Know all by these presents, that the undersigned hereby constitutes and appoints each of Adam McAnaney, Alan Schutzman, Laurence Orton and Elizabeth Cioppa as the undersigned’s true and lawful attorneys-in-fact to:

 

(1) execute for and on behalf of the undersigned, in the undersigned’s capacity as a reporting person pursuant to Section 16 of the Securities Exchange Act of 1934, as amended (the “Exchange Act”), and the rules thereunder of Signify Health, Inc. (the “Company”), Forms 3, 4 and 5, including any amendments thereto, in accordance with Section 16(a) of the Exchange Act;

 

(2) do and perform any and all acts for and on behalf of the undersigned which may be necessary or desirable to complete and execute any such Form 3, 4 or 5, complete and execute any amendment or amendments thereto and timely file such form with the United States Securities and Exchange Commission and the applicable stock exchange or similar authority; and

 

(3) take any other action of any type whatsoever in connection with the foregoing which, in the opinion of any of such attorneys-in-fact, may be of benefit to, in the best interest of, or legally required by, the undersigned, it being understood that the documents executed by any of such attorneys-in-fact on behalf of the undersigned pursuant to this Power of Attorney shall be in such form and shall contain such terms and conditions as any of such attorneys-in-fact may approve in the discretion of any of such attorneys-in-fact.

 

The undersigned hereby grants to each such attorney-in-fact full power and authority to act separately and to do and perform any and every act and thing whatsoever requisite, necessary, or proper to be done in the exercise of any of the rights and powers herein granted, as fully to all intents and purposes as the undersigned might or could do if personally present, with full power of substitution or revocation, hereby ratifying and confirming all that any of such attorneys-in-fact, or the substitute or substitutes of any of such attorneys-in-fact, shall lawfully do or cause to be done by virtue of this Power of Attorney and the rights and powers herein granted.

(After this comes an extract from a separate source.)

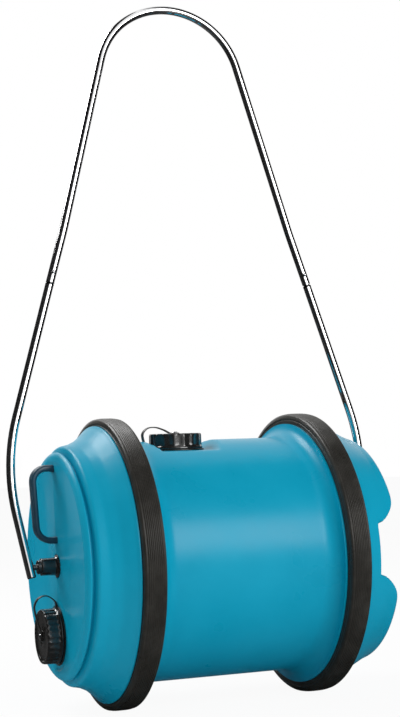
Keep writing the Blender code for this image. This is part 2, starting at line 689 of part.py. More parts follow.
def make_strap(name, frame, knots):
    # A retaining strap: a collar round the neck, a band over the cap and an eye under the stud.
    collar = turned(name, [(COLLAR_RADIUS, STRAP_THICKNESS + CLEARANCE), (COLLAR_RADIUS, CLEARANCE),
                           (NECK_RADIUS + CLEARANCE, CLEARANCE),
                           (NECK_RADIUS + CLEARANCE, STRAP_THICKNESS + CLEARANCE)], SMALL_STEPS, closed=True)
    collar.matrix_world = frame
    middle = STRAP_THICKNESS / 2
    start = (-COLLAR_RADIUS + 0.002, CLEARANCE + middle)
    end = (-EYE_RADIUS + 0.002, EYE_SEAT + middle)
    band = ribbon(f"{name}_band", smooth_path([start] + knots + [end]), STRAP_WIDTH, STRAP_THICKNESS)
    band.matrix_world = frame @ ONTO_XZ
    eye = turned(f"{name}_eye", [(EYE_RADIUS, EYE_SEAT + STRAP_THICKNESS), (EYE_RADIUS, EYE_SEAT),
                                 (STUD_RADIUS + CLEARANCE, EYE_SEAT),
                                 (STUD_RADIUS + CLEARANCE, EYE_SEAT + STRAP_THICKNESS)], 14,
                 closed=True, cut=True)
    eye.matrix_world = frame
    join(collar, band, eye)
    clear_hole = rod_cutter(f"{name}_stud_hole", STUD_RADIUS + CLEARANCE, 0.01, (0, 0, 0), None, 20)
    clear_hole.matrix_world = frame @ Matrix.Translation((0, 0, EYE_SEAT - 0.004))
    cut(collar, clear_hole)
    return finish(collar, BLACK, 0.3)


def make_plug(name, side, seat, turn):
    # A pivot plug: shank in its socket, flange on the end, stepped body, ring and the nib for the tube.
    flange = CLEARANCE
    body = flange + PLUG_FLANGE
    ring = body + PLUG_BODY
    nib = ring + PLUG_RING
    tip = PLUG_REACH
    plug = turned(name, [(0, tip), (NIB_RADIUS - 0.0008, tip), (NIB_RADIUS, tip - 0.0008), (NIB_RADIUS, nib),
                         (PLUG_RING_RADIUS - 0.0008, nib), (PLUG_RING_RADIUS, nib - 0.0008),
                         (PLUG_RING_RADIUS, ring), (PLUG_BODY_RADIUS - 0.001, ring),
                         (PLUG_BODY_RADIUS, ring - 0.001), (PLUG_BODY_RADIUS + 0.0004, body + 0.003),
                         (PLUG_FLANGE_RADIUS - 0.002, body + 0.0008), (PLUG_FLANGE_RADIUS, body - 0.0006),
                         (PLUG_FLANGE_RADIUS, flange), (PLUG_SHANK_RADIUS, flange),
                         (PLUG_SHANK_RADIUS, -PLUG_SHANK), (0, -PLUG_SHANK)], SMALL_STEPS)
    place(plug, (side * seat, 0, 0), turn)
    return finish(plug, BLACK, 0.25)


def handle_frame():
    # The handle's plane: its origin on the pivots' axis, leaning back from upright.
    return Matrix.Translation((0, 0, AXIS_Z)) @ Matrix.Rotation(-HANDLE_LEAN, 4, "X")


def corner(out_and_up):
    # A corner of the handle's half outline, in its plane.
    out, up = out_and_up
    return Vector((PIVOT_X + out, up))


def joint_line():
    # The direction of both tubes at the joint, in the handle's plane.
    return (corner(JOINT) - corner(LEG_KNEE)).normalized()


def leg_foot():
    # The lower end of a leg's centre line, and the direction in which the tube runs down to it.
    pivot = corner((0, 0))
    down = (pivot - corner(LEG_KNEE)).normalized()
    return pivot + down * LEG_BELOW_PIVOT, down


def crown_corner():
    # Where the lines of both bow tubes would meet, given that they touch the crown's arc.
    bend = corner(BOW_BEND)
    reach = Vector((0, BOW_TOP - BOW_CROWN_RADIUS)) - bend
    line = Matrix.Rotation(-math.asin(BOW_CROWN_RADIUS / reach.length), 2) @ reach
    return bend - line * (bend.x / line.x)


def along_joint(side, distance):
    # A frame on the joint's line: +Z along the tube upwards, +Y square to the handle's plane.
    line = joint_line()
    point = corner(JOINT) + line * distance
    tilt = math.atan2(line.x, line.y)
    return (Matrix.Translation((side * point.x, 0, point.y))
            @ Matrix.Rotation(side * tilt, 4, "Y"))


def make_leg(name, side, pivot):
    # A leg: bent tube with an open lower end, a hole for the nib and a swaged spigot at the top.
    foot, low = leg_foot()
    line = bent_line(foot, [(corner(LEG_KNEE), LEG_KNEE_BEND)], corner(JOINT))
    leg = tube(name, [(side * x, 0, z) for x, z in line], TUBE_RADIUS)
    leg.matrix_world = pivot
    spigot = cutter(f"{name}_spigot", rod_mesh(name, TUBE_BORE - CLEARANCE, SPIGOT_LENGTH + 0.004))
    spigot.matrix_world = pivot @ along_joint(side, -0.004)
    join(leg, spigot)
    spigot_bore = cutter(f"{name}_spigot_bore", rod_mesh(name, SPIGOT_BORE, SPIGOT_LENGTH + 0.01))
    spigot_bore.matrix_world = pivot @ along_joint(side, JOINT_GAP + 0.002)
    button_hole = cutter(f"{name}_button_hole", rod_mesh(name, BUTTON_RADIUS + CLEARANCE, 0.01, 20))
    button_hole.matrix_world = pivot @ along_joint(side, BUTTON_HEIGHT) @ ONTO_XZ
    tilt = math.atan2(side * low.x, low.y)
    end_bore = cutter(f"{name}_end_bore", rod_mesh(name, TUBE_BORE, LEG_BELOW_PIVOT + 0.018 + 0.005))
    end_bore.matrix_world = (pivot @ Matrix.Translation((side * foot.x, 0, foot.y))
                             @ Matrix.Rotation(tilt + math.pi, 4, "Y") @ Matrix.Translation((0, 0, -0.005)))
    nib_hole = cutter(f"{name}_nib_hole", rod_mesh(name, NIB_RADIUS + NIB_HOLE_CLEARANCE, 0.012, 20))
    nib_hole.matrix_world = pivot @ Matrix.Translation((side * PIVOT_X, 0, 0)) @ (
        FACING_MINUS_X if side > 0 else FACING_X)
    cut(leg, spigot_bore, button_hole, end_bore, nib_hole)
    return finish(leg, STEEL, 0.12, 1.0)


def make_end_plug(name, side, pivot):
    # The black plug that closes a leg's lower end.
    foot, low = leg_foot()
    head = -CLEARANCE - END_PLUG_HEAD
    plug = turned(name, [(0, END_PLUG_LENGTH), (TUBE_BORE - CLEARANCE, END_PLUG_LENGTH),
                         (TUBE_BORE - CLEARANCE, -CLEARANCE), (TUBE_RADIUS, -CLEARANCE),
                         (TUBE_RADIUS, head + 0.0006), (TUBE_RADIUS - 0.0008, head), (0, head)], 20)
    plug.matrix_world = (pivot @ Matrix.Translation((side * foot.x, 0, foot.y))
                         @ Matrix.Rotation(math.atan2(side * low.x, low.y) + math.pi, 4, "Y"))
    return finish(plug, BLACK, 0.4)


def make_bow(pivot):
    # The bow: one bent tube from joint to joint, bored at both ends for the legs' spigots.
    start = corner(JOINT) + joint_line() * JOINT_GAP
    right, left = corner(BOW_BEND), corner(BOW_BEND)
    left.x *= -1
    bends = [(right, BOW_BEND_RADIUS), (crown_corner(), BOW_CROWN_RADIUS), (left, BOW_BEND_RADIUS)]
    line = bent_line(start, bends, (-start.x, start.y))
    bow = tube("handle_bow", [(x, 0, z) for x, z in line], TUBE_RADIUS)
    bow.matrix_world = pivot
    for side in (-1, 1):
        bore = cutter(f"bow_bore_{side}", rod_mesh("bow_bore", TUBE_BORE, SPIGOT_LENGTH + 0.006))
        bore.matrix_world = pivot @ along_joint(side, JOINT_GAP - 0.004)
        hole = cutter(f"bow_button_hole_{side}", rod_mesh("bow_hole", BUTTON_RADIUS + CLEARANCE, 0.02, 20))
        hole.matrix_world = pivot @ along_joint(side, BUTTON_HEIGHT) @ ONTO_XZ
        cut(bow, bore, hole)
    return finish(bow, STEEL, 0.12, 1.0)


def make_button(name, side, pivot):
    # A locking button: a domed pin through the spigot and the bow, pushed out by its leaf spring.
    top = TUBE_RADIUS + BUTTON_PROUD
    foot = SPRING_CREST + SPRING_THICKNESS / 2 + CLEARANCE
    button = turned(name, [(0, top), (BUTTON_RADIUS * 0.7, top - 0.0004), (BUTTON_RADIUS, top - 0.0015),
                           (BUTTON_RADIUS, foot), (0, foot)], 20)
    button.matrix_world = pivot @ along_joint(side, BUTTON_HEIGHT) @ ONTO_XZ
    return finish(button, SPRING_STEEL, 0.25, 1.0)


def make_button_spring(name, side, pivot):
    # The leaf spring inside the spigot: it bears on the tube's back and pushes the button out.
    back = -SPIGOT_BORE + SPRING_THICKNESS
    middle = (back + SPRING_CREST) / 2
    knots = [(-SPRING_LENGTH / 2, back), (-SPRING_LENGTH / 4, middle), (-BUTTON_RADIUS, SPRING_CREST),
             (BUTTON_RADIUS, SPRING_CREST), (SPRING_LENGTH / 4, middle), (SPRING_LENGTH / 2, back)]
    half = SPRING_THICKNESS / 2
    outline = [(x, y + half) for x, y in knots] + [(x, y - half) for x, y in reversed(knots)]
    spring = plate(name, [outline], SPRING_WIDTH)
    spring.matrix_world = (pivot @ along_joint(side, BUTTON_HEIGHT)
                           @ Matrix(((0, 0, 1, 0), (0, -1, 0, 0), (1, 0, 0, 0), (0, 0, 0, 1))))
    return finish(spring, SPRING_STEEL, 0.3, 1.0)


def grip_limb_heights():
    return GRIP_BOTTOM + GRIP_LIMB / 2, GRIP_TOP - GRIP_LIMB / 2


def make_carry_handle():
    # The D-shaped carry handle above the pivot: a tapering loop whose feet follow the dished end.
    foot = CENTRE_X - 0.006
    outer = rounded_box(foot - GRIP_CORNER, GRIP_REACH, GRIP_BOTTOM, GRIP_TOP, GRIP_CORNER)
    hole = rounded_box(CENTRE_X - 0.001, GRIP_REACH - GRIP_BAR, GRIP_BOTTOM + GRIP_LIMB, GRIP_TOP - GRIP_LIMB,
                       GRIP_INNER_CORNER)
    outlines = [[(x - GRIP_TAPER * (GRIP_TOP - z), z) for x, z in outline] for outline in (outer, hole[::-1])]
    grip = plate("carry_handle", outlines, GRIP_THICKNESS, GRIP_EDGE)
    place(grip, (0, 0, 0), HALF_TURN @ ONTO_XZ)
    rim = 2 * END_LAND_RADIUS
    face = dish_samples(CLEARANCE) + [(rim, END_X + CLEARANCE), (rim, 0), (0, 0)]
    end_space = turned("end_space", face, STEPS, cut=True)
    place(end_space, (0, 0, 0), FACING_MINUS_X)
    cut(grip, end_space, end_ridge("ridge_space", CLEARANCE))
    for height in grip_limb_heights():
        tang = rod_cutter(f"tang_{height:.3f}", TANG_RADIUS, TANG_LENGTH + RIDGE_HEIGHT + WALL,
                          (-dish(height) + TANG_LENGTH, 0, height), FACING_MINUS_X, 20)
        join(grip, tang)
    return finish(grip, NAVY, 0.35)


clear_scene()
PARTS = new_collection("rolling_water_container")
CUTTERS = new_collection("cutters")

make_barrel()
make_tyre("left_tyre", -1)
make_tyre("right_tyre", 1)

FRAMES = neck_frames()
make_cap("filler_cap", FRAMES["filler"], FILLER_LOBES, FILLER_LOBE_DEPTH, 3)
make_cap("outlet_cap", FRAMES["outlet"], OUTLET_RIBS, OUTLET_RIB_DEPTH, 2)
FILLER_STRAP_KNOTS = [(-0.0479, 0.0115), (-0.0500, 0.0245), (-0.0425, 0.0328), (-0.0304, 0.0340),
                      (-0.0180, 0.0302)]
OUTLET_STRAP_KNOTS = [(-0.0485, 0.0040), (-0.0562, 0.0155), (-0.0535, 0.0270), (-0.0434, 0.0330),
                      (-0.0335, 0.0323), (-0.0175, 0.0283)]
for opening, knots in (("filler", FILLER_STRAP_KNOTS), ("outlet", OUTLET_STRAP_KNOTS)):
    make_seal(f"{opening}_seal", FRAMES[opening])
    make_stud(f"{opening}_stud", FRAMES[opening])
    make_strap(f"{opening}_strap", FRAMES[opening], knots)

for plug_name, (side, seat, turn) in zip(("left_pivot_plug", "right_pivot_plug"), seats()):
    make_plug(plug_name, side, seat, turn)

PIVOT = handle_frame()
make_leg("handle_left_leg", -1, PIVOT)
make_leg("handle_right_leg", 1, PIVOT)
make_bow(PIVOT)
for hand, side in (("left", -1), ("right", 1)):
    make_end_plug(f"{hand}_leg_end_plug", side, PIVOT)
    make_button(f"{hand}_snap_button", side, PIVOT)
    make_button_spring(f"{hand}_button_spring", side, PIVOT)

make_carry_handle()
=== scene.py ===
import math

import bmesh
import bpy
import numpy as np
from mathutils import Matrix, Vector


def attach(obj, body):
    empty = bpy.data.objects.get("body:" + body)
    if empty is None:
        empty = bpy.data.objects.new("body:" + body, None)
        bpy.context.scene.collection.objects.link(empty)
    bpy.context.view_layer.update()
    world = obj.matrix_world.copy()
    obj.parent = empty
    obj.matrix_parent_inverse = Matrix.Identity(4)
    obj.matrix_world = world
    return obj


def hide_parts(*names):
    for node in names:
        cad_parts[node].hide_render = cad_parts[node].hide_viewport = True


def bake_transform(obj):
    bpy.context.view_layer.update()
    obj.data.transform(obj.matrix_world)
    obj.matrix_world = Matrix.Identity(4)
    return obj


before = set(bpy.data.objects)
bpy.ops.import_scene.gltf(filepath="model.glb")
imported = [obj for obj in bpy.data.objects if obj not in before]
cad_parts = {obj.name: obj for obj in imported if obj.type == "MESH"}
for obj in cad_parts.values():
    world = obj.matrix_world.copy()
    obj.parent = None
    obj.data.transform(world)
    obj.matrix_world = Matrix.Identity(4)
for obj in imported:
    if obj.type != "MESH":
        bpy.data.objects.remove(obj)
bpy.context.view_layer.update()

# The viewpoint: a long lens from the left front, a little above hub height and looking slightly up,
# as fitted to the photograph's tyres, handle and caps. The focal length is the one for the picture's
# width, and the sensor covers the picture's longer side.
view_azimuth = math.radians(21.24)
view_elevation = math.radians(-2.79)
view_roll = math.radians(-1.70)
view_distance = 2.1582
view_target = Vector((0.0117, 0.0, 0.4943))
focal_length, picture_width, picture_height = 132.46, 400, 717
back = Vector((-math.sin(view_azimuth) * math.cos(view_elevation),
               -math.cos(view_azimuth) * math.cos(view_elevation), math.sin(view_elevation)))
level = (-back).cross(Vector((0, 0, 1))).normalized()
upright = level.cross(-back)
across = math.cos(view_roll) * level + math.sin(view_roll) * upright
above = -math.sin(view_roll) * level + math.cos(view_roll) * upright
lens = bpy.data.cameras.new("camera")
lens.lens = focal_length * picture_width / picture_height
lens.sensor_fit = "AUTO"
lens.sensor_width = 36.0
lens.clip_end = 50.0
camera = bpy.data.objects.new("camera", lens)
bpy.context.scene.collection.objects.link(camera)
camera.matrix_world = (Matrix.Translation(view_target + back * view_distance)
                       @ Matrix((across, above, back)).transposed().to_4x4())
bpy.context.scene.camera = camera
bpy.context.scene.view_settings.view_transform = "Standard"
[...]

The undersigned acknowledges that the foregoing attorneys-in-fact, in serving in such capacity at the request of the undersigned, are not assuming, nor is the Company assuming, any of the undersigned’s responsibilities to comply with Section 16 of the Exchange Act.

 

This Power of Attorney shall remain in full force and effect until the undersigned is no longer required to file Forms 3, 4 and 5 with respect to the undersigned’s holdings of and transactions in securities issued by the Company, unless earlier revoked by the undersigned in a signed writing delivered to the foregoing attorneys-in-fact.

 

IN WITNESS WHEREOF, the undersigned has caused this Power of Attorney to be executed as of this 13th day of June, 2022.